Quando o fluxo desses materiais parou, Trump e outros começaram a receber telefonemas de executivos-chefes dizendo que suas fábricas fechariam em breve. Ford, Suzuki e outras empresas fecharam fábricas devido à falta de componentes.
Trump e assessores ficaram surpreendidos com a ameaça representada pela contra-decisão de Pequim. Isso trouxe os EUA de volta à mesa de negociações para fechar uma frágil trégua comercial, que os EUA agora têm medo de alterar. Este acordo reduziu as tarifas de 145% para 30%, com os chineses concordando que as terras raras circulem como antes.

Trump e seus conselheiros não sabiam que a China tinha o monopólio de transformar as terras raras em ímanes, necessários para criar produtos americanos de alta tecnologia. Além disso, a China usou o pretexto dos EUA de "segurança nacional" para se voltar contra eles.

Trump já tinha no primeiro mandato visado a gigante chinesa de tecnologia Huawei e imposto restrições globais à tecnologia dos EUA. Biden expandiu essas regras: temendo a crescente capacidade de IA da China nas suas forças armadas, as exportações de chips da Nvidia foram canceladas.
Quando as autoridades chinesas levantam objeções aos controles de tecnologia dos EUA em reuniões, os EUA insistem que as medidas são questões de segurança nacional e não devem ser discutidas. Mas na reunião de Genebra em maio, a China teve um poderoso contra-argumento, insistindo que seus minerais e ímanes, são uma tecnologia de "uso duplo", usada nas indústrias militares, assim como IA e chips. Exigiram reciprocidade: se os EUA querem um fluxo constante de terras raras, Washington teria que estar preparado para reduzir seus controles tecnológicos.

A China recuperou o acesso aos chips da Nvidia e Trump tenta encontrar-se com o presidente chinês Xi.
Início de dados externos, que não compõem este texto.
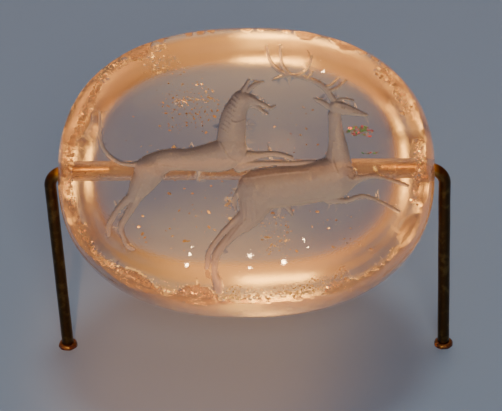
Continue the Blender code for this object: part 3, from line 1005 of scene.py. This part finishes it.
    def mark(self, mesh: Mesh) -> None:
        """Writes how ground, stained and crumbled each point is and its painted groove shade and highlight,
        and gives each face its skin.
        """
        points = read_all(mesh.vertices, "co", 3).reshape(-1, 3)
        depth, _ = self.engraving.measure(points[:, :2])
        on_face = (points[:, 2] > -1.7 * MM) & self.form.inside_face(points[:, :2], 0.1 * MM)
        ground = np.clip(depth / self.full_ground, 0, 1) * on_face
        off_axis = np.hypot(points[:, 1], points[:, 2] + self.form.bore_depth)
        wall = (off_axis < self.form.bore_radius + 3 * self.wander).astype(float)
        along = np.abs(points[:, 0]) / self.form.half_length
        mouth = np.clip((along - self.mouth_from) / (1 - self.mouth_from), 0, 1)
        # Painted shade and highlight: upper groove walls are darkened and lower ones lightened, as light from
        # above falls
        rise = self.slope_step
        above = self.engraving.measure(points[:, :2] + (0, rise))[0]
        below = self.engraving.measure(points[:, :2] - (0, rise))[0]
        slope = (above - below) / (2 * rise) * on_face * (depth > 0)
        shade = np.clip(-slope / self.full_shade - self.least_slope, 0, 1)
        shine = np.clip(slope / self.full_shade - self.least_slope, 0, 1)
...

Claramente, a China venceu essa batalha. Certamente que existem no Departamento de Comércio ou de Estado, especialistas que sabiam que a China poderia retaliar. Mas os políticos americanos, sejam Obama, Biden ou Trump, são demasiado autoconvencidos para duvidarem do seu conhecimento sobre os oponentes. Assim, as batalhas que planeiam e lançam terminam inevitavelmente em fracasso.

Os Estados Unidos perderam batalhas de política externa uma após outra nos últimos 25 anos, esperava-se um momento em que a razão se estabeleceria e suposições realistas fossem feitas antes de se lançarem em novas aventuras. Talvez isso não vá acontecer mais.

Alguns dizem que os Estados Unidos estão numa posição de força: embora criem o caos ao perder essas batalhas, saem por cima. Na realidade, algumas pessoas beneficiam desses conflitos, mesmo perdendo-os, porém o país como um todo sai diminuído.